= Required task =
Nothing but the lines from the one containing "YOKE_HALF, PIVOT_Y, PIVOT_Z, 20);" down to the one containing "obj.matrix_world = world", both included, should be echoed, and each exactly as it stands.

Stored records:
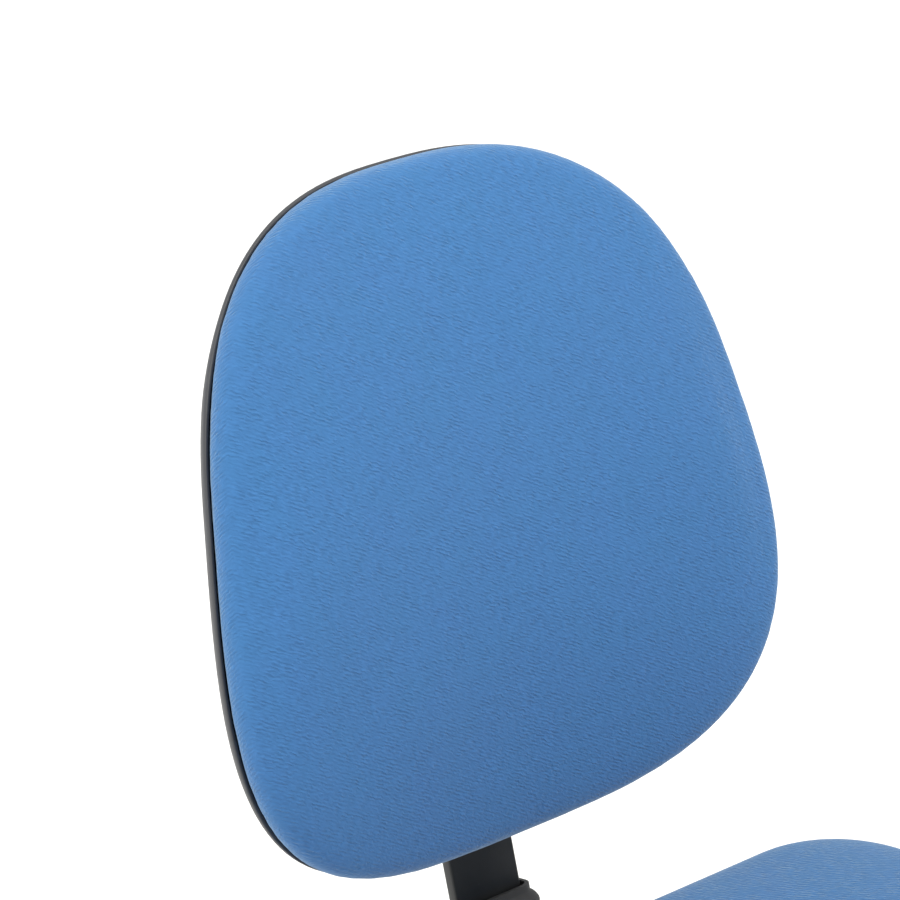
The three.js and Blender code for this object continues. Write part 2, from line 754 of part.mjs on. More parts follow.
// ---------- spine ----------
// The bar's middle line in Y and Z: level from the pivot, round the bend, then up parallel to the backrest.
const tiltSin = Math.sin(BACK_TILT);
const tiltCos = Math.cos(BACK_TILT);
const backPoint = (up) => [
  BACK_Y + up * tiltSin + BAR_BACK * tiltCos,
  BACK_Z + up * tiltCos - BAR_BACK * tiltSin,
];
const cornerUp = (PIVOT_Z - BACK_Z + BAR_BACK * tiltSin) / tiltCos;
const cornerY = backPoint(cornerUp)[0];
const turn = Math.PI / 2 - BACK_TILT;
const tangent = BAR_BEND_R * Math.tan(turn / 2);
const levelEnd = cornerY - tangent;
const arcLength = BAR_BEND_R * turn;
const bendStart = levelEnd - BAR_FRONT;
const barLength = bendStart + arcLength + BAR_TOP - cornerUp - tangent;

// The point and heading at a distance along the bar.
function along(distance) {
  if (distance <= bendStart) return { y: BAR_FRONT + distance, z: PIVOT_Z, heading: 0 };
  if (distance <= bendStart + arcLength) {
    const heading = (distance - bendStart) / BAR_BEND_R;
    return {
      y: levelEnd + BAR_BEND_R * Math.sin(heading),
      z: PIVOT_Z + BAR_BEND_R * (1 - Math.cos(heading)),
      heading,
    };
  }
  const left = distance - bendStart - arcLength;
  const end = along(bendStart + arcLength);
  return { y: end.y + left * Math.cos(turn), z: end.z + left * Math.sin(turn), heading: turn };
}

// A rounded-rectangle section square to the bar.
function barRing(distance, half, thick, corner) {
  const { y, z, heading } = along(distance);
  const ring = [];
  [
    [half - corner, thick - corner, 0],
    [-half + corner, thick - corner, 90],
    [-half + corner, -thick + corner, 180],
    [half - corner, -thick + corner, 270],
  ].forEach(([cx, cn, start]) => {
    for (let i = 0; i <= 2; i++) {
      const at = (start + 45 * i) * DEG;
      const x = cx + corner * Math.cos(at);
      const n = cn + corner * Math.sin(at);
      ring.push(new THREE.Vector3(x, y - n * Math.sin(heading), z + n * Math.cos(heading)));
    }
  });
  return ring;
}

function addSpine() {
  const stations = [0, bendStart];
  for (let i = 1; i <= 8; i++) stations.push(bendStart + (arcLength * i) / 8);
  stations.push(barLength);
  const bar = loft(stations.map((d) => barRing(d, BAR_HALF, BAR_THICK / 2, 3)));
  part("spine_bar", bar, BLACK_STEEL, column);

  const hub = alongX(11, -YOKE_HALF, YOKE_HALF, PIVOT_Y, PIVOT_Z, 20);
  const jaw = box(-YOKE_HALF, YOKE_HALF, PIVOT_Y, YOKE_REAR, PIVOT_Z - BAR_THICK, PIVOT_Z + BAR_THICK);
  const across = BAR_HALF + GAP;
  const up = BAR_THICK / 2 + GAP;
  const barRoom = box(-across, across, BAR_FRONT - GAP, YOKE_REAR + 8, PIVOT_Z - up, PIVOT_Z + up);
  const pinRoom = alongX(PIN_R + GAP, -40, 40, PIVOT_Y, PIVOT_Z, 20);
  part("spine_yoke", cut(join(hub, jaw), barRoom, pinRoom), BLACK_STEEL, column);

  // The concertina gaiter over the bend.
  const folds = 10;
  const from = 100;
  const to = bendStart + arcLength + 42;
  const rings = [];
  for (let i = 0; i <= folds * 2; i++) {
    const grow = i % 2 ? 0 : 4.5;
    rings.push(barRing(from + ((to - from) * i) / (folds * 2), 31 + grow, 13 + grow, 9));
  }
  for (let i = 8; i >= 0; i--) {
    rings.push(barRing(from + ((to - from) * i) / 8, 28.5, 9.5, 6));
  }
  part("spine_gaiter", loft(rings, true), RUBBER, column);
}
addSpine();

export default chair;
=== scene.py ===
"""Looks for the swivel office chair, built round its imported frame.

Metres, +Z up, floor at z = 0. The sitter faces -Y, and the sitter's right hand is at -X.
"""

import json
from math import atan2, copysign, cos, exp, pi, radians, sin, tan

import bmesh
import bpy
import numpy as np
from mathutils import Matrix, Vector


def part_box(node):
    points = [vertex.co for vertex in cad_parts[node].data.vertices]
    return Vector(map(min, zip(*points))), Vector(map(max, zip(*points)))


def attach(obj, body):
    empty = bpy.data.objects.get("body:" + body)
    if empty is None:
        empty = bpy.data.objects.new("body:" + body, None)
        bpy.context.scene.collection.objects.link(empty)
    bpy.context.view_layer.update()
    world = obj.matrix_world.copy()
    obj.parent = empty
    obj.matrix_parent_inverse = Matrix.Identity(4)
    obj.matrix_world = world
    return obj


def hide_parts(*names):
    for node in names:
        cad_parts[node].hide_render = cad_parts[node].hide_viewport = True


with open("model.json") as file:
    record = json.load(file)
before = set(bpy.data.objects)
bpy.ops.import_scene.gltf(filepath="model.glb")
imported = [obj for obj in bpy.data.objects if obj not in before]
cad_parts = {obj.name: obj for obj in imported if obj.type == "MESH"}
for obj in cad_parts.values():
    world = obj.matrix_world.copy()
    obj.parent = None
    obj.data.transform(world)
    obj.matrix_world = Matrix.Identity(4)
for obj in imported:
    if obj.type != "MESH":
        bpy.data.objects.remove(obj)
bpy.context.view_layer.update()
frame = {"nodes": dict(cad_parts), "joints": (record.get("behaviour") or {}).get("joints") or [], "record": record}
scene = bpy.context.scene

# --- driving dimensions ---
MM = 0.001
JOINTS = {joint["name"]: joint for joint in frame["joints"]}


def joint_point(name):
    return Vector(JOINTS[name]["pos_m"])


SWIVEL_Y = joint_point("seat_swivel").y
PIVOT = joint_point("back_recline")

# The backrest's own frame: X across, Y back, Z up its tilted face, origin at its centre on the seam plane.
BACK_UP = Vector(JOINTS["back_height"]["axis"])
BACK_OUT = Vector((0, BACK_UP.z, -BACK_UP.y))
KNOB_DEPTH = 62 * MM
KNOB_UP = -132 * MM
BACK_CENTRE = joint_point("back_knob_turn") - BACK_OUT * KNOB_DEPTH - BACK_UP * KNOB_UP


def axes_at(place, x, y, z):
    """A frame at a place, from the directions of its three axes."""
    return Matrix.Translation(place) @ Matrix((x, y, z)).transposed().to_4x4()


def moved(x, y, z):
    """A place in millimetres."""
    return Matrix.Translation(Vector((x, y, z)) * MM)


BACK_AT = axes_at(BACK_CENTRE, Vector((1, 0, 0)), BACK_OUT, BACK_UP)

BACK_HALF = 197 * MM  # half width at the centre's height
BACK_ABOVE = 181.6 * MM  # centre to top edge, and its superellipse exponent
POWER_ABOVE = 2.7
BACK_BELOW = 260.1 * MM  # centre to bottom edge, and its superellipse exponent
POWER_BELOW = 2.92
BACK_APEX = 1130 * MM  # height at which the sides' taper would meet
BEND_ACROSS = 0.686  # the sides come forward by this times x squared
BEND_UP = 0.22  # the top and bottom go back by this times z squared

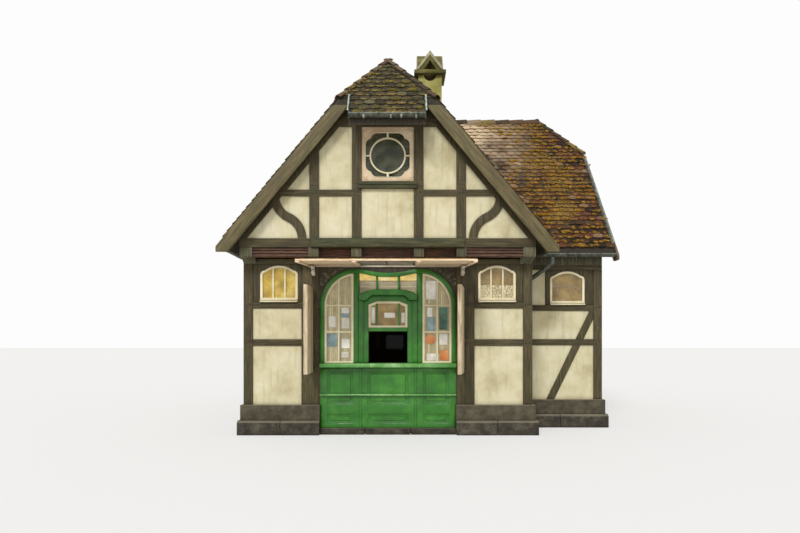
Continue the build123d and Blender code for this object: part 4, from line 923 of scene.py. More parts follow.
def arc(centre: Flat, radius: float, start: float, end: float, steps: int = 8) -> list[Flat]:
    """Points of an arc.

    Args:
        centre: Its middle.
        radius: Its radius.
        start: Angle of its first point, in degrees.
        end: Angle of its last point, in degrees.
        steps: Number of chords.

    Returns:
        The points in order.
    """
    angles = [math.radians(start + (end - start) * step / steps) for step in range(steps + 1)]
    return [(centre[0] + radius * math.cos(angle), centre[1] + radius * math.sin(angle)) for angle in angles]


def axes(x: Vector, y: Vector, z: Vector) -> Matrix:
    """The turn that lays a piece's own axes along three directions."""
    return Matrix((x, y, z)).transposed().to_4x4()


@dataclass(frozen=True)
class Wall:
    """An outer wall face, drawn on as seen from outside."""

    origin: Solid
    right: Solid
    out: Solid

    @property
    def outward(self) -> Vector:
        """Direction away from the building."""
        return Vector(self.out)

    def point(self, across: float, height: float, proud: float = 0.0) -> Vector:
        """A point on the wall, in the frame's axes.

        Args:
            across: Distance to the right of the wall's middle.
            height: Height above the ground.
            proud: Distance in front of the wall.

        Returns:
            The point.
        """
        return Vector(self.origin) + Vector(self.right) * across + self.outward * proud + UP * height

    def matrix(self, across: float, height: float, proud: float = 0.0) -> Matrix:
        """Place for a piece drawn with x to the right, y outwards and z up."""
        place = axes(Vector(self.right), self.outward, UP)
        place.translation = self.point(across, height, proud)
        return place

    def moved(self, proud: float, aside: Solid = (0, 0, 0)) -> Wall:
        """The same face, moved outwards and aside."""
        return Wall(tuple(Vector(self.origin) + self.outward * proud + Vector(aside)), self.right, self.out)


TO_FRONT = Wall((0, 0, 0), (1, 0, 0), (0, -1, 0))
TO_BACK = Wall((0, 0, 0), (-1, 0, 0), (0, 1, 0))
TO_LEFT = Wall((0, 0, 0), (0, -1, 0), (-1, 0, 0))
TO_RIGHT = Wall((0, 0, 0), (0, 1, 0), (1, 0, 0))
FRONT, FRONT_GABLE, WING_FRONT = (TO_FRONT.moved(reach) for reach in (HALF_DEPTH, GABLE_FACE, HALF_WIDTH))
BACK, BACK_GABLE, WING_BACK = (TO_BACK.moved(reach) for reach in (HALF_DEPTH, GABLE_FACE, HALF_WIDTH))
LEFT, WING_SIDE = TO_LEFT.moved(HALF_WIDTH), TO_RIGHT.moved(WING_END)


@dataclass
class Kiosk:
    """What every sub-assembly works with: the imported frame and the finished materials."""

    frame: dict
    materials: dict[str, bpy.types.Material] = field(default_factory=dict)

    def mix_finishes(self) -> None:
        """Make every material once."""
        for finish in FINISHES:
            self.materials[finish.name] = finish.build()

    def keep(self, pieces: Sequence[Piece], name: str, finish: str, slot: str, *stands_for: str) -> None:
        """Make one named piece of some, give it its finish and its place in the frame, and report it.

        Args:
            pieces: The pieces, with their place in their mesh.
            name: Name of the whole.
            finish: Name of its material.
            slot: Material slot of the record; not used.
            *stands_for: CAD nodes that it replaces.
        """
        piece = join(pieces, name)
        piece.data.materials.clear()
        piece.data.materials.append(self.materials[finish])
        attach(piece, BODY)
        if stands_for:
            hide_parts(*stands_for)
        log.info("%s: %d faces in %s", name, len(piece.data.polygons), finish)

    def slot_of(self, node: str) -> str:
        """The record's material slot of a CAD node."""
        parts = self.frame["record"]["subparts"]
        return next(part["material_slot"] for part in parts if part["node"] == node)

    def eased_copy(self, node: str, width: float) -> Piece:
        """A clean copy of a CAD node with its edges worn round.

        Args:
            node: The CAD node.
            width: Width of the rounding.

        Returns:
            The copy.
        """
        piece = bpy.data.objects.new(node, self.frame["nodes"][node].data.copy())
        bpy.context.collection.objects.link(piece)
        with editing(piece):
            bpy.ops.mesh.remove_doubles(threshold=0.00005)
            bpy.ops.mesh.dissolve_limited(angle_limit=math.radians(0.5))
        return ease(piece, width, 2)


OAK = "oiled_oak_frame"
GREEN = "green_linseed_paint"
CREAM = "cream_linseed_paint"


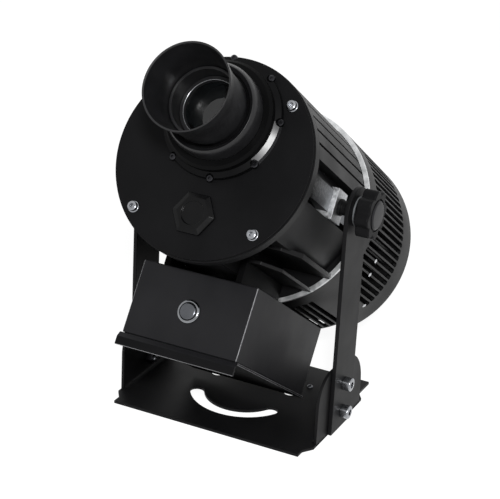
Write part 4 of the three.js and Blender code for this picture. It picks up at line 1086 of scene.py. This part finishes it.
def shroud_run(start, count, slotted):
    """A run of strips round the shroud from one angle on, each with a slot or plain."""
    strip_middle = start + strip_turn / 2
    slot_sides = (strip_middle - slot_half_turn, strip_middle + slot_half_turn)
    angles = (start, slot_sides[0], strip_middle, slot_sides[1], start + strip_turn)
    strip = wire("slotted_shroud", [on_axis("Y", at(shroud_radius, angle), low.y) for angle in angles])
    bpy.ops.mesh.select_all(action="SELECT")
    stations = [
        low.y,
        slot_front,
        slot_front + slot_corner,
        slot_back - slot_corner,
        slot_back,
        high.y - back_bevel,
        high.y,
    ]
    for last, station in zip(stations, stations[1:]):
        bpy.ops.mesh.extrude_region_move(TRANSFORM_OT_translate={"value": (0, station - last, 0)})
    shrink = (shroud_radius - back_bevel) / shroud_radius
    bpy.ops.transform.resize(value=(shrink, 1, shrink), center_override=(0, high.y, 0))

    def turn_in_strip(place):
        turn = math.degrees(math.atan2(place.z, place.x)) - strip_middle
        return (turn + 180) % 360 - 180

    def in_slot(middle):
        return slot_front < middle.y < slot_back and abs(turn_in_strip(middle)) < slot_half_turn

    if slotted:
        select_faces(strip, in_slot)
        bpy.ops.mesh.delete(type="FACE")
        bpy.ops.mesh.select_mode(type="VERT")
        to_object_mode()
        for vertex in strip.data.vertices:
            turn = turn_in_strip(vertex.co)
            at_end = min(abs(vertex.co.y - slot_front), abs(vertex.co.y - slot_back)) < 0.01 * mm
            if at_end and abs(abs(turn) - slot_half_turn) < 0.01:
                eased = math.copysign(slot_half_turn * corner_narrowing, turn)
                vertex.co.x, vertex.co.z = at(shroud_radius, strip_middle + eased)
        bpy.ops.object.mode_set(mode="EDIT")
    bpy.ops.mesh.select_all(action="SELECT")
    bpy.ops.mesh.spin(
        steps=count - 1,
        angle=math.radians((count - 1) * strip_turn),
        center=(0, 0, 0),
        axis=(0, 1, 0),
        dupli=True,
    )
    to_object_mode()
    return strip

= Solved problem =
  const hub = alongX(11, -YOKE_HALF, YOKE_HALF, PIVOT_Y, PIVOT_Z, 20);
  const jaw = box(-YOKE_HALF, YOKE_HALF, PIVOT_Y, YOKE_REAR, PIVOT_Z - BAR_THICK, PIVOT_Z + BAR_THICK);
  const across = BAR_HALF + GAP;
  const up = BAR_THICK / 2 + GAP;
  const barRoom = box(-across, across, BAR_FRONT - GAP, YOKE_REAR + 8, PIVOT_Z - up, PIVOT_Z + up);
  const pinRoom = alongX(PIN_R + GAP, -40, 40, PIVOT_Y, PIVOT_Z, 20);
  part("spine_yoke", cut(join(hub, jaw), barRoom, pinRoom), BLACK_STEEL, column);

  // The concertina gaiter over the bend.
  const folds = 10;
  const from = 100;
  const to = bendStart + arcLength + 42;
  const rings = [];
  for (let i = 0; i <= folds * 2; i++) {
    const grow = i % 2 ? 0 : 4.5;
    rings.push(barRing(from + ((to - from) * i) / (folds * 2), 31 + grow, 13 + grow, 9));
  }
  for (let i = 8; i >= 0; i--) {
    rings.push(barRing(from + ((to - from) * i) / 8, 28.5, 9.5, 6));
  }
  part("spine_gaiter", loft(rings, true), RUBBER, column);
}
addSpine();

export default chair;
=== scene.py ===
"""Looks for the swivel office chair, built round its imported frame.

Metres, +Z up, floor at z = 0. The sitter faces -Y, and the sitter's right hand is at -X.
"""

import json
from math import atan2, copysign, cos, exp, pi, radians, sin, tan

import bmesh
import bpy
import numpy as np
from mathutils import Matrix, Vector


def part_box(node):
    points = [vertex.co for vertex in cad_parts[node].data.vertices]
    return Vector(map(min, zip(*points))), Vector(map(max, zip(*points)))


def attach(obj, body):
    empty = bpy.data.objects.get("body:" + body)
    if empty is None:
        empty = bpy.data.objects.new("body:" + body, None)
        bpy.context.scene.collection.objects.link(empty)
    bpy.context.view_layer.update()
    world = obj.matrix_world.copy()
    obj.parent = empty
    obj.matrix_parent_inverse = Matrix.Identity(4)
    obj.matrix_world = world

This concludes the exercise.